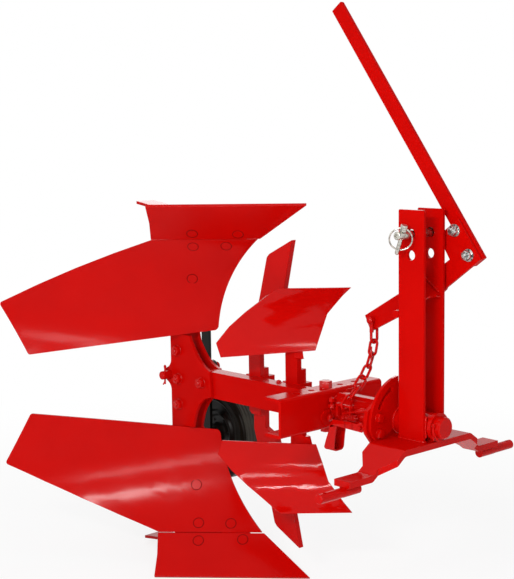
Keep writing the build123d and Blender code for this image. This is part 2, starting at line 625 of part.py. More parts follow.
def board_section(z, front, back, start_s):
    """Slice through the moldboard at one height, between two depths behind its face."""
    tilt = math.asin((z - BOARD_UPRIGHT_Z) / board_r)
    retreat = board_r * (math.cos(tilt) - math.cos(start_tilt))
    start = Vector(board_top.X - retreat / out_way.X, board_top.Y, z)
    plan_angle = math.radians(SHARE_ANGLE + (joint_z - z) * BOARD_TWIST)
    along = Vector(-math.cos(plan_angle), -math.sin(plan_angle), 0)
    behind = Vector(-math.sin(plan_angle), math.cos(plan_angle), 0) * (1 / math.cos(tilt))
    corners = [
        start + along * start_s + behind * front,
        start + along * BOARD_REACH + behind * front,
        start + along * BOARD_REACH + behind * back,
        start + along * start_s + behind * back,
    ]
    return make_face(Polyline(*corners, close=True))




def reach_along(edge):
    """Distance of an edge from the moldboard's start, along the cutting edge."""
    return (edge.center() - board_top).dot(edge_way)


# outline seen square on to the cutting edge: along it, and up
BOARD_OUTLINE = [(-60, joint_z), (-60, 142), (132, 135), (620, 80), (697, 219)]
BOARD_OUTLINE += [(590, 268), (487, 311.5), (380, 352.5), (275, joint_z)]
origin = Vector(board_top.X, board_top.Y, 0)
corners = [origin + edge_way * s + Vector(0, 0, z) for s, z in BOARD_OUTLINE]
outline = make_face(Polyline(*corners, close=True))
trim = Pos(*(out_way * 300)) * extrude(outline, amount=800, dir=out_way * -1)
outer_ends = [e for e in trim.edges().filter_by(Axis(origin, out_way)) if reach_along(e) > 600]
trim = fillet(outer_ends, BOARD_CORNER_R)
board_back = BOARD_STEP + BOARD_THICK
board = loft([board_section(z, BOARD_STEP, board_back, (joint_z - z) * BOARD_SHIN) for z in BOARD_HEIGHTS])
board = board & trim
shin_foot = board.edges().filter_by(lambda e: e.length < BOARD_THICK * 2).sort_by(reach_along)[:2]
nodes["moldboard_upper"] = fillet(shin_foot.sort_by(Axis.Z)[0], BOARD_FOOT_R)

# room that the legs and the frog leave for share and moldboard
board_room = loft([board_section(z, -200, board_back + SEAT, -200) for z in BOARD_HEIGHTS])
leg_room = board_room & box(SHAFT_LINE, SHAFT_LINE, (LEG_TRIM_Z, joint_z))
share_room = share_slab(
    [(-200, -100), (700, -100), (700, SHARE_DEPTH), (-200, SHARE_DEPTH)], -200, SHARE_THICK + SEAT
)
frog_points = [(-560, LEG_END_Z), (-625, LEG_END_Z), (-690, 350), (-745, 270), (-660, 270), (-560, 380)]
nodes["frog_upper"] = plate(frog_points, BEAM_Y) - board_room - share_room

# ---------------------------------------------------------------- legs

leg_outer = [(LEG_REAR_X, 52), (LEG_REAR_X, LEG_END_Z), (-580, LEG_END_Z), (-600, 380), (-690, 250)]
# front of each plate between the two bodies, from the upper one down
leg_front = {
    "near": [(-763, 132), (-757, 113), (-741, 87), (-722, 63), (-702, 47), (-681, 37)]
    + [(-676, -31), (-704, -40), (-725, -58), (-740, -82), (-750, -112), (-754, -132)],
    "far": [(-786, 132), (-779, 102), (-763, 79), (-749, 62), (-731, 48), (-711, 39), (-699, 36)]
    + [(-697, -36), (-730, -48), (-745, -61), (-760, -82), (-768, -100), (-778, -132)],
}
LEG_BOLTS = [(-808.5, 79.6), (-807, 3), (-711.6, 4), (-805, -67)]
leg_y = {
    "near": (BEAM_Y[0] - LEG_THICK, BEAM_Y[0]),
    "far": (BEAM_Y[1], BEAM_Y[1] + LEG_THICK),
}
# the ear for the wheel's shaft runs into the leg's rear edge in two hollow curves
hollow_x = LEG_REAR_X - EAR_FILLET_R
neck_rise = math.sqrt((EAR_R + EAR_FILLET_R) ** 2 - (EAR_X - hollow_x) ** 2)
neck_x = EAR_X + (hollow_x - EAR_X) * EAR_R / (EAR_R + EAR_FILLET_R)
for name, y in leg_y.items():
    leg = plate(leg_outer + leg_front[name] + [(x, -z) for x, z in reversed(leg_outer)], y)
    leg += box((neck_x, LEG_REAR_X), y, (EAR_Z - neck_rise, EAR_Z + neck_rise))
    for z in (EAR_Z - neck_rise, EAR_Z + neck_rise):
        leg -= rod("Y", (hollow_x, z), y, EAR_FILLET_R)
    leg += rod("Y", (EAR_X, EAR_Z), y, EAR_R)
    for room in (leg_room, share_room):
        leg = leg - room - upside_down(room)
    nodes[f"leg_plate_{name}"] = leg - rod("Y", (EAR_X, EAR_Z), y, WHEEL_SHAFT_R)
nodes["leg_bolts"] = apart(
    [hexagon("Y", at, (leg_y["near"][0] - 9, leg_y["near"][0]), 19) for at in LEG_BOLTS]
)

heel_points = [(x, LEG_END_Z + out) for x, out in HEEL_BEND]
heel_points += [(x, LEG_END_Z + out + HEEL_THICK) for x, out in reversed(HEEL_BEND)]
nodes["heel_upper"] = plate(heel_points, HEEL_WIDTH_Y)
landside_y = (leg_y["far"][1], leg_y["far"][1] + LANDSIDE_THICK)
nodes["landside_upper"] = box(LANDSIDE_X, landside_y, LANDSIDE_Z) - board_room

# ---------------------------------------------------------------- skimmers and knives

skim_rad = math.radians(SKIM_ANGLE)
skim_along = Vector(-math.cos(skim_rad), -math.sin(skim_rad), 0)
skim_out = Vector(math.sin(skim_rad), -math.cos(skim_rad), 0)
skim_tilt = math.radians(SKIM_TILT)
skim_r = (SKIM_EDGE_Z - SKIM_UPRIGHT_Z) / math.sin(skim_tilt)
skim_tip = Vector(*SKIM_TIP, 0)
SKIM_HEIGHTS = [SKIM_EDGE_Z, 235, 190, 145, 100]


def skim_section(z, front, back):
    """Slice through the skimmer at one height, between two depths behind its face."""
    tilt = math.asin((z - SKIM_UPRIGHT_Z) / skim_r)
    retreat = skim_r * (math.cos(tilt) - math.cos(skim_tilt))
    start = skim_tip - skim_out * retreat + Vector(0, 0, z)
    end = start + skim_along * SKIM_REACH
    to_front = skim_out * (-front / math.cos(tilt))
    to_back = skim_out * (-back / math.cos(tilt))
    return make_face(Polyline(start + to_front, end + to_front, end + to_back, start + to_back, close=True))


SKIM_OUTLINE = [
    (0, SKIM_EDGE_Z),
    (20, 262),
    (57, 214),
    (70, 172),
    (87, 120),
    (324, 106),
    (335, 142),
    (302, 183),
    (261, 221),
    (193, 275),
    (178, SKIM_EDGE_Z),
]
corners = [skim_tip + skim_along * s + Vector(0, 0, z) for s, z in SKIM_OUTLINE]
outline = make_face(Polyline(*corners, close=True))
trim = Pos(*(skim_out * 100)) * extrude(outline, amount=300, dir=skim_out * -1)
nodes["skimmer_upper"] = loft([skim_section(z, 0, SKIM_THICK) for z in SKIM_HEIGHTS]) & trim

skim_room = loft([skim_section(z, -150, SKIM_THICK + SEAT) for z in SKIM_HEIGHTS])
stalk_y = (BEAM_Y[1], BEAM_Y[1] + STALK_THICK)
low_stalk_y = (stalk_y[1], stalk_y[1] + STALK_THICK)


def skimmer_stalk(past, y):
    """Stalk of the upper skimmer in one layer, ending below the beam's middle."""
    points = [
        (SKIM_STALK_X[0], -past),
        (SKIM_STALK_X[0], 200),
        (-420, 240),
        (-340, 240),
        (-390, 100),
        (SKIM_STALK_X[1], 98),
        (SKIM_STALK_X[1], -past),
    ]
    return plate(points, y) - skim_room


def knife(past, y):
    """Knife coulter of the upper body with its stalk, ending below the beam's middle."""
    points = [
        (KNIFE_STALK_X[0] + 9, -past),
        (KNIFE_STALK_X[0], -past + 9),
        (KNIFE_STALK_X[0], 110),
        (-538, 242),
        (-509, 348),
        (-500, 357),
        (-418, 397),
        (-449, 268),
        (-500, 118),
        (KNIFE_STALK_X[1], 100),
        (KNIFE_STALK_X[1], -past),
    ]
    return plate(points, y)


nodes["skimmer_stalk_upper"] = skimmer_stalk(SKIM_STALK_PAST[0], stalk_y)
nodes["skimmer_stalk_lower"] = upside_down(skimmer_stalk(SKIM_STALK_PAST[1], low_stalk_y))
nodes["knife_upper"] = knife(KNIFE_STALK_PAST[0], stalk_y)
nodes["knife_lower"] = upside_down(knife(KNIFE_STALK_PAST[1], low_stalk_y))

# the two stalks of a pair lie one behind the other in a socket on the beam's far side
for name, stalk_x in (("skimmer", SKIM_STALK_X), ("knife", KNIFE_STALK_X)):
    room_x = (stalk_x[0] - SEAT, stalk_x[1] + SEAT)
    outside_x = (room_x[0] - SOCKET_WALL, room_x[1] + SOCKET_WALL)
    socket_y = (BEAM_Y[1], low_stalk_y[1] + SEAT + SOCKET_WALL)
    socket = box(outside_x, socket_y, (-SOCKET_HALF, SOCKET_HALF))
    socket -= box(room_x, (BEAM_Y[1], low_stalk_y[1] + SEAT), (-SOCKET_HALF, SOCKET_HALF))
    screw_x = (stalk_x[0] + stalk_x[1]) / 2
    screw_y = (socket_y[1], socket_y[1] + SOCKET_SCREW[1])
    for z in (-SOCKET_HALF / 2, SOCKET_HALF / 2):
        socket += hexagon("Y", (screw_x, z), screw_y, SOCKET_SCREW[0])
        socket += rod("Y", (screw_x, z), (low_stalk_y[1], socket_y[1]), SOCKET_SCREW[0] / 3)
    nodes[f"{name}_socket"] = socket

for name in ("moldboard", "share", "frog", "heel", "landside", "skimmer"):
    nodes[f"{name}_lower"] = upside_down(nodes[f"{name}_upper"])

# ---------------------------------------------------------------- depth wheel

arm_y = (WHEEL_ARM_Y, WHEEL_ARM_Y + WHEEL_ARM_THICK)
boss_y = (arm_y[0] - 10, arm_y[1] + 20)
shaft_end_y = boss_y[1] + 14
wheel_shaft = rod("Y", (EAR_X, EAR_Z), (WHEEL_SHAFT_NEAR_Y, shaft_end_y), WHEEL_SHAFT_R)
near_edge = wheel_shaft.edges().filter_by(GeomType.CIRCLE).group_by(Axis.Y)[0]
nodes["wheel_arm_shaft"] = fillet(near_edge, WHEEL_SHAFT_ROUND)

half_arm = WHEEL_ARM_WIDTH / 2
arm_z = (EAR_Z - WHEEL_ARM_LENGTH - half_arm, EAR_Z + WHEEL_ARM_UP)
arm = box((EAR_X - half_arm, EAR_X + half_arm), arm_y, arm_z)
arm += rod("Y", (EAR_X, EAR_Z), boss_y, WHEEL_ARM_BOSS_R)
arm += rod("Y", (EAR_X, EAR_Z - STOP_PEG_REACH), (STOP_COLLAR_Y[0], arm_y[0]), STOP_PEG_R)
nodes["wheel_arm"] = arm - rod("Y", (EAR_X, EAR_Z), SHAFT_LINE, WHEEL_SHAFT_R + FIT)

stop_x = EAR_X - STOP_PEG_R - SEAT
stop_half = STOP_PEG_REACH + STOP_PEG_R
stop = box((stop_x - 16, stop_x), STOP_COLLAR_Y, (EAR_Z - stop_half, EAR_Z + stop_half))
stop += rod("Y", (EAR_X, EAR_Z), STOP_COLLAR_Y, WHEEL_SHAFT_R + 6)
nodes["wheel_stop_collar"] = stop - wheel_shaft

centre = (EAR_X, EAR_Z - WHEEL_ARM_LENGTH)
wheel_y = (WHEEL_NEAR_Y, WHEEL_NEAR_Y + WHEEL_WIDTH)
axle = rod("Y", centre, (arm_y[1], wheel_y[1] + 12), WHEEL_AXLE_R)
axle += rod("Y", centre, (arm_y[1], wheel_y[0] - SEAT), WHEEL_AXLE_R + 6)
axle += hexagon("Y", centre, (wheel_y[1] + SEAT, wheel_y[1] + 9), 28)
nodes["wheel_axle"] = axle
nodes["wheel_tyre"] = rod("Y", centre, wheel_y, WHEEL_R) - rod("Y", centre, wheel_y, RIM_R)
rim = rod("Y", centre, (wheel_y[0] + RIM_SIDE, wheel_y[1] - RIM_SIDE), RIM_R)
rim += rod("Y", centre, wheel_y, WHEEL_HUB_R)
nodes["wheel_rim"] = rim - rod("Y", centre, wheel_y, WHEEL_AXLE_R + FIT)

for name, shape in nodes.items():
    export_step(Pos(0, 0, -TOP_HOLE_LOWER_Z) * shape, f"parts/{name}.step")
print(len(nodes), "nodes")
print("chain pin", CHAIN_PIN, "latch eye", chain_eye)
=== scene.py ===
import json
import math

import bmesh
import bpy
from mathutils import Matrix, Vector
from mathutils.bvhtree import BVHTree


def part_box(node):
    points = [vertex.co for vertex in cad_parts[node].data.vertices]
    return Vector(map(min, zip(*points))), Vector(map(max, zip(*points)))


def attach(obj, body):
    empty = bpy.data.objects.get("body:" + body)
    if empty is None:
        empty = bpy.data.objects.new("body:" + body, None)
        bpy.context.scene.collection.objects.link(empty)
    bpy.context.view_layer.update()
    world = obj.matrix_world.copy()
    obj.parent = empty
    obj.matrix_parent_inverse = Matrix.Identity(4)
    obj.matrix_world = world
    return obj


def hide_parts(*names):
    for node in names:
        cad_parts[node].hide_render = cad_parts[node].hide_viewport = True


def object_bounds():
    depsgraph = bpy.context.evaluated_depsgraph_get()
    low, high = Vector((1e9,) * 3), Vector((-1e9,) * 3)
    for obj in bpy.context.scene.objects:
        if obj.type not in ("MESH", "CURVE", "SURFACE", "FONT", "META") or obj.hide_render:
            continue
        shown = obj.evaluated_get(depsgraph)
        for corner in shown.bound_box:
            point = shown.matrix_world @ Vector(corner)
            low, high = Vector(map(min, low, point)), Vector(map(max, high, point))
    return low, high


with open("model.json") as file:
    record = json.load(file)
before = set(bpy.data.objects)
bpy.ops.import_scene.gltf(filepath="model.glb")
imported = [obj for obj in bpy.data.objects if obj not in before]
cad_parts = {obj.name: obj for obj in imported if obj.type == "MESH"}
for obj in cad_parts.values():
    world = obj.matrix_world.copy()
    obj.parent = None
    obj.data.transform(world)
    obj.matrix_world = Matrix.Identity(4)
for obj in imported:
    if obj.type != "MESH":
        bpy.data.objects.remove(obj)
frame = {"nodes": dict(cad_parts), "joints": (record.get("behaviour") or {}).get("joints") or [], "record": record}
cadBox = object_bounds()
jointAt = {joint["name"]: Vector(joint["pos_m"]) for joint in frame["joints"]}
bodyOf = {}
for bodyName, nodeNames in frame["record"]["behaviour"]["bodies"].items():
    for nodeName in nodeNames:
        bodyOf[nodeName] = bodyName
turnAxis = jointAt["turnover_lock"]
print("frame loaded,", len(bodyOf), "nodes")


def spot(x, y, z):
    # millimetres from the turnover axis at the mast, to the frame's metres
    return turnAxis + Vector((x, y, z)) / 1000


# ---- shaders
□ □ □
Task directions:
Quote exactly the lines running from the line with "for name, shape" through the line with "depsgraph = bpy.context.evaluated_depsgraph_get()", both ends included, and nothing more.

Right answer:
for name, shape in nodes.items():
    export_step(Pos(0, 0, -TOP_HOLE_LOWER_Z) * shape, f"parts/{name}.step")
print(len(nodes), "nodes")
print("chain pin", CHAIN_PIN, "latch eye", chain_eye)
=== scene.py ===
import json
import math

import bmesh
import bpy
from mathutils import Matrix, Vector
from mathutils.bvhtree import BVHTree


def part_box(node):
    points = [vertex.co for vertex in cad_parts[node].data.vertices]
    return Vector(map(min, zip(*points))), Vector(map(max, zip(*points)))


def attach(obj, body):
    empty = bpy.data.objects.get("body:" + body)
    if empty is None:
        empty = bpy.data.objects.new("body:" + body, None)
        bpy.context.scene.collection.objects.link(empty)
    bpy.context.view_layer.update()
    world = obj.matrix_world.copy()
    obj.parent = empty
    obj.matrix_parent_inverse = Matrix.Identity(4)
    obj.matrix_world = world
    return obj


def hide_parts(*names):
    for node in names:
        cad_parts[node].hide_render = cad_parts[node].hide_viewport = True


def object_bounds():
    depsgraph = bpy.context.evaluated_depsgraph_get()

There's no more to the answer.